• _Exercise brief_
Please print the full listing exactly.
┌────────
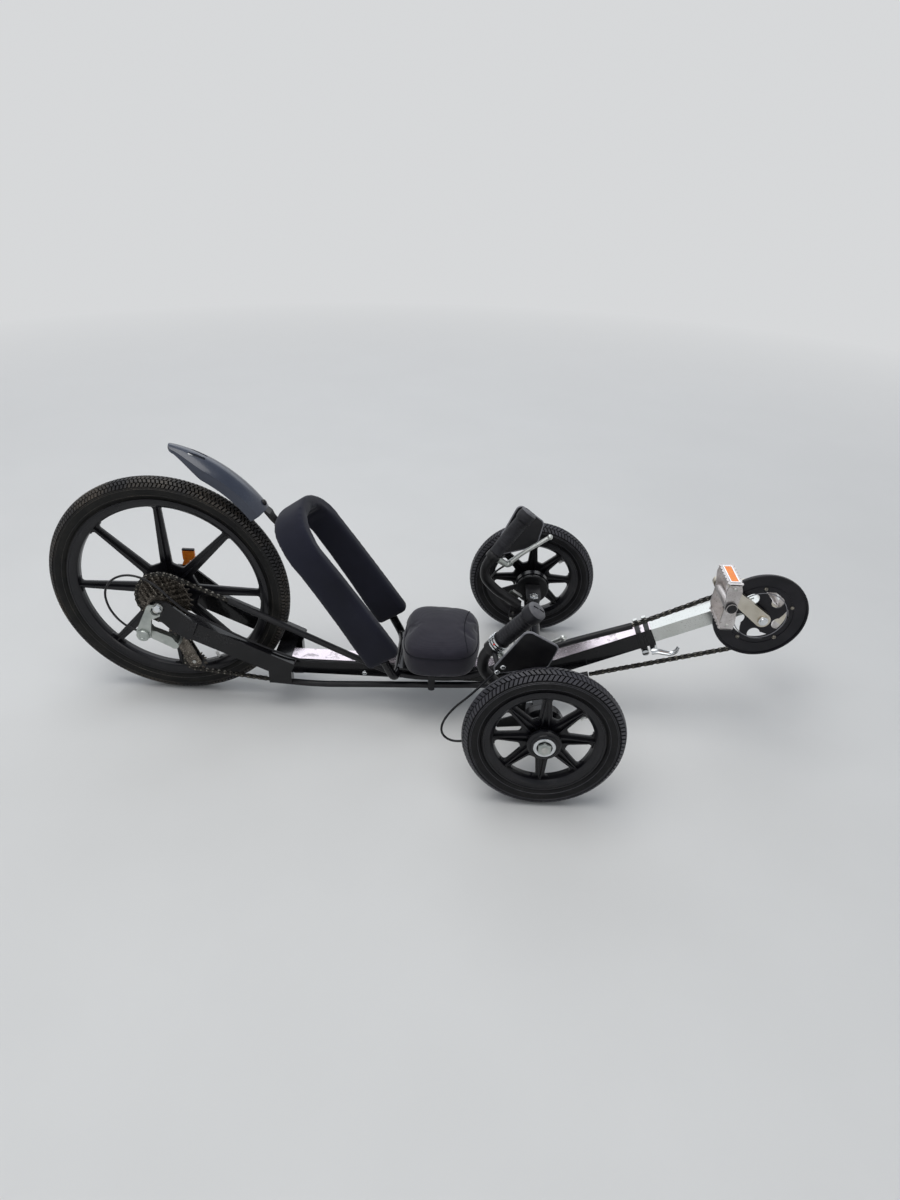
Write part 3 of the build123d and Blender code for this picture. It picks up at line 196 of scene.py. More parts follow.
material("wheel_plastic", (0.004, 0.004, 0.006), (0.009, 0.009, 0.012), 0.30, 20, 500, 0.06, coat=0.12,
         dust=0.04, specular=0.28)
material("grip_rubber", (0.008, 0.008, 0.011), (0.018, 0.018, 0.022), 0.52, 40, 900, 0.3, dust=0.12,
         dust_color=(0.14, 0.14, 0.16), specular=0.35)
material("cap_grey", (0.07, 0.07, 0.08), (0.13, 0.13, 0.14), 0.5, 90, 900, 0.2, dust=0.1)
material("edge_grey", (0.16, 0.16, 0.18), (0.26, 0.26, 0.28), 0.45, 50, 600, 0.1)
# Painted shade: a colour darker than the rubber for recesses, the casing between the tread blocks and the
# slit in a grip's cap
material("painted_groove_shade", (0.0015, 0.0015, 0.0015), (0.004, 0.004, 0.004), 0.85, 60, 500, 0.2, specular=0.1)
material("sidewall", (0.004, 0.004, 0.005), (0.008, 0.008, 0.009), 0.50, 35, 420, 0.2, dust=0.05,
         specular=0.2)
# Tread blocks and sidewall lines: lighter and bluer than the casing, partly from dust and partly a painted
# reflection of the sky
material("tyre", (0.012, 0.012, 0.017), (0.026, 0.025, 0.034), 0.46, 45, 420, 0.2, dust=0.12,
         dust_color=(0.10, 0.10, 0.12), specular=0.7)
material("sidewall_dusty", (0.004, 0.004, 0.004), (0.010, 0.010, 0.009), 0.55, 30, 300, 0.2, dust=0.14,
         dust_color=(0.10, 0.085, 0.065), specular=0.22)
material("tyre_dusty", (0.010, 0.010, 0.012), (0.026, 0.023, 0.020), 0.55, 16, 300, 0.3, dust=0.75,
         dust_color=(0.15, 0.12, 0.09))
material("chain_steel", (0.05, 0.046, 0.040), (0.30, 0.28, 0.24), 0.40, 130, 800, 0.2, metallic=0.9,
         dust=0.3, speck=(0.62, 0.58, 0.50))
material("chain_dark", (0.010, 0.009, 0.008), (0.03, 0.028, 0.025), 0.45, 130, 800, 0.2, metallic=0.6,
         dust=0.2)
material("cog_steel", (0.050, 0.044, 0.038), (0.15, 0.13, 0.11), 0.44, 90, 600, 0.25, metallic=0.85,
         dust=0.3, speck=(0.55, 0.50, 0.43))
material("seat_fabric", (0.0055, 0.006, 0.013), (0.012, 0.013, 0.025), 0.80, 7, 1300, 0.35, dust=0.10,
         dust_color=(0.05, 0.05, 0.07), sheen=0.12, weave=0.0014, specular=0.2)
material("cushion_fabric", (0.012, 0.011, 0.019), (0.026, 0.023, 0.034), 0.84, 9, 1300, 0.4, dust=0.25,
         dust_color=(0.09, 0.08, 0.10), sheen=0.3, weave=0.0016, specular=0.2)
material("piping", (0.006, 0.006, 0.010), (0.014, 0.014, 0.020), 0.7, 60, 1500, 0.4, specular=0.2)
material("mudguard_plastic", (0.022, 0.029, 0.050), (0.036, 0.045, 0.070), 0.30, 8, 400, 0.06, coat=0.35,
         dust=0.15, dust_color=(0.20, 0.21, 0.25))
material("reflector_orange", (0.92, 0.20, 0.015), (1.0, 0.32, 0.03), 0.40, 200, 900, 0.25, coat=0.15,
         specular=0.3)
material("warning_red", (0.6, 0.02, 0.02), (0.8, 0.05, 0.04), 0.3, 200, 900, 0.1)
material("valve_white", (0.70, 0.70, 0.68), (0.82, 0.82, 0.80), 0.4, 200, 900, 0.1)

# Each surface with the starts of the names of the nodes that have it; the longest start that fits counts
NODE_SURFACES = {
    "tyre_dusty": ["tyre_rear"], "tyre": ["tyre_front"], "wheel_plastic": ["rim"],
    "black_plastic": ["chain_tube", "tube_clip", "hand_guard"], "guard_plastic": ["guard_disc"],
    "chain_dark": ["chainring"], "chain_steel": ["chain"], "cog_steel": ["freewheel", "derailleur_cage"],
    "cast_alloy": ["derailleur"], "steel": ["rear_axle", "tie_rod"], "pedal_metal": ["pedal"],
    "bare_aluminium": ["brake_lever", "front_boom"], "crank_metal": ["crank_arms"], "grip_rubber": ["grip"],
    "satin_black": ["brake", "mudguard_bracket", "boom_clamp", "knuckle", "handlebar"],
    "seat_fabric": ["seat_back"], "cushion_fabric": ["seat_cushion"], "mudguard_plastic": ["mudguard"],
    "reflector_orange": ["reflector"], "boom_paint": ["main_boom"],
    "frame_paint": ["seat_frame", "cross_member", "rear_cross_tube", "chainstay"],
}
starts = {start: surface for surface, found in NODE_SURFACES.items() for start in found}
for name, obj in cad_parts.items():
    obj.data.materials.clear()
    fitting = [start for start in starts if name.startswith(start)]
    obj.data.materials.append(MATERIALS[starts[max(fitting, key=len)]])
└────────
• _The reply_
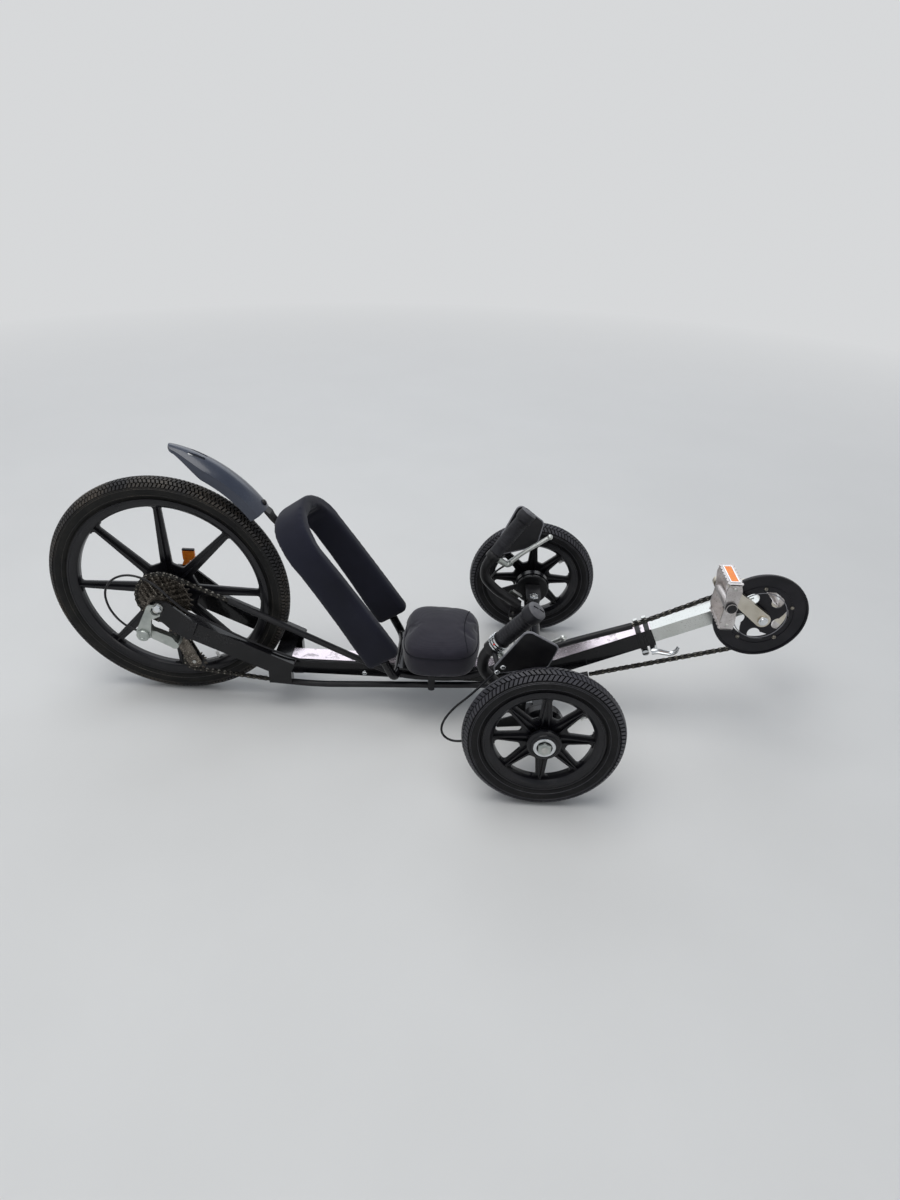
Write part 3 of the build123d and Blender code for this picture. It picks up at line 196 of scene.py. More parts follow.
material("wheel_plastic", (0.004, 0.004, 0.006), (0.009, 0.009, 0.012), 0.30, 20, 500, 0.06, coat=0.12,
         dust=0.04, specular=0.28)
material("grip_rubber", (0.008, 0.008, 0.011), (0.018, 0.018, 0.022), 0.52, 40, 900, 0.3, dust=0.12,
         dust_color=(0.14, 0.14, 0.16), specular=0.35)
material("cap_grey", (0.07, 0.07, 0.08), (0.13, 0.13, 0.14), 0.5, 90, 900, 0.2, dust=0.1)
material("edge_grey", (0.16, 0.16, 0.18), (0.26, 0.26, 0.28), 0.45, 50, 600, 0.1)
# Painted shade: a colour darker than the rubber for recesses, the casing between the tread blocks and the
# slit in a grip's cap
material("painted_groove_shade", (0.0015, 0.0015, 0.0015), (0.004, 0.004, 0.004), 0.85, 60, 500, 0.2, specular=0.1)
material("sidewall", (0.004, 0.004, 0.005), (0.008, 0.008, 0.009), 0.50, 35, 420, 0.2, dust=0.05,
         specular=0.2)
# Tread blocks and sidewall lines: lighter and bluer than the casing, partly from dust and partly a painted
# reflection of the sky
material("tyre", (0.012, 0.012, 0.017), (0.026, 0.025, 0.034), 0.46, 45, 420, 0.2, dust=0.12,
         dust_color=(0.10, 0.10, 0.12), specular=0.7)
material("sidewall_dusty", (0.004, 0.004, 0.004), (0.010, 0.010, 0.009), 0.55, 30, 300, 0.2, dust=0.14,
         dust_color=(0.10, 0.085, 0.065), specular=0.22)
material("tyre_dusty", (0.010, 0.010, 0.012), (0.026, 0.023, 0.020), 0.55, 16, 300, 0.3, dust=0.75,
         dust_color=(0.15, 0.12, 0.09))
material("chain_steel", (0.05, 0.046, 0.040), (0.30, 0.28, 0.24), 0.40, 130, 800, 0.2, metallic=0.9,
         dust=0.3, speck=(0.62, 0.58, 0.50))
material("chain_dark", (0.010, 0.009, 0.008), (0.03, 0.028, 0.025), 0.45, 130, 800, 0.2, metallic=0.6,
         dust=0.2)
material("cog_steel", (0.050, 0.044, 0.038), (0.15, 0.13, 0.11), 0.44, 90, 600, 0.25, metallic=0.85,
         dust=0.3, speck=(0.55, 0.50, 0.43))
material("seat_fabric", (0.0055, 0.006, 0.013), (0.012, 0.013, 0.025), 0.80, 7, 1300, 0.35, dust=0.10,
         dust_color=(0.05, 0.05, 0.07), sheen=0.12, weave=0.0014, specular=0.2)
material("cushion_fabric", (0.012, 0.011, 0.019), (0.026, 0.023, 0.034), 0.84, 9, 1300, 0.4, dust=0.25,
         dust_color=(0.09, 0.08, 0.10), sheen=0.3, weave=0.0016, specular=0.2)
material("piping", (0.006, 0.006, 0.010), (0.014, 0.014, 0.020), 0.7, 60, 1500, 0.4, specular=0.2)
material("mudguard_plastic", (0.022, 0.029, 0.050), (0.036, 0.045, 0.070), 0.30, 8, 400, 0.06, coat=0.35,
         dust=0.15, dust_color=(0.20, 0.21, 0.25))
material("reflector_orange", (0.92, 0.20, 0.015), (1.0, 0.32, 0.03), 0.40, 200, 900, 0.25, coat=0.15,
         specular=0.3)
material("warning_red", (0.6, 0.02, 0.02), (0.8, 0.05, 0.04), 0.3, 200, 900, 0.1)
material("valve_white", (0.70, 0.70, 0.68), (0.82, 0.82, 0.80), 0.4, 200, 900, 0.1)

# Each surface with the starts of the names of the nodes that have it; the longest start that fits counts
NODE_SURFACES = {
    "tyre_dusty": ["tyre_rear"], "tyre": ["tyre_front"], "wheel_plastic": ["rim"],
    "black_plastic": ["chain_tube", "tube_clip", "hand_guard"], "guard_plastic": ["guard_disc"],
    "chain_dark": ["chainring"], "chain_steel": ["chain"], "cog_steel": ["freewheel", "derailleur_cage"],
    "cast_alloy": ["derailleur"], "steel": ["rear_axle", "tie_rod"], "pedal_metal": ["pedal"],
    "bare_aluminium": ["brake_lever", "front_boom"], "crank_metal": ["crank_arms"], "grip_rubber": ["grip"],
    "satin_black": ["brake", "mudguard_bracket", "boom_clamp", "knuckle", "handlebar"],
    "seat_fabric": ["seat_back"], "cushion_fabric": ["seat_cushion"], "mudguard_plastic": ["mudguard"],
    "reflector_orange": ["reflector"], "boom_paint": ["main_boom"],
    "frame_paint": ["seat_frame", "cross_member", "rear_cross_tube", "chainstay"],
}
starts = {start: surface for surface, found in NODE_SURFACES.items() for start in found}
for name, obj in cad_parts.items():
    obj.data.materials.clear()
    fitting = [start for start in starts if name.startswith(start)]
    obj.data.materials.append(MATERIALS[starts[max(fitting, key=len)]])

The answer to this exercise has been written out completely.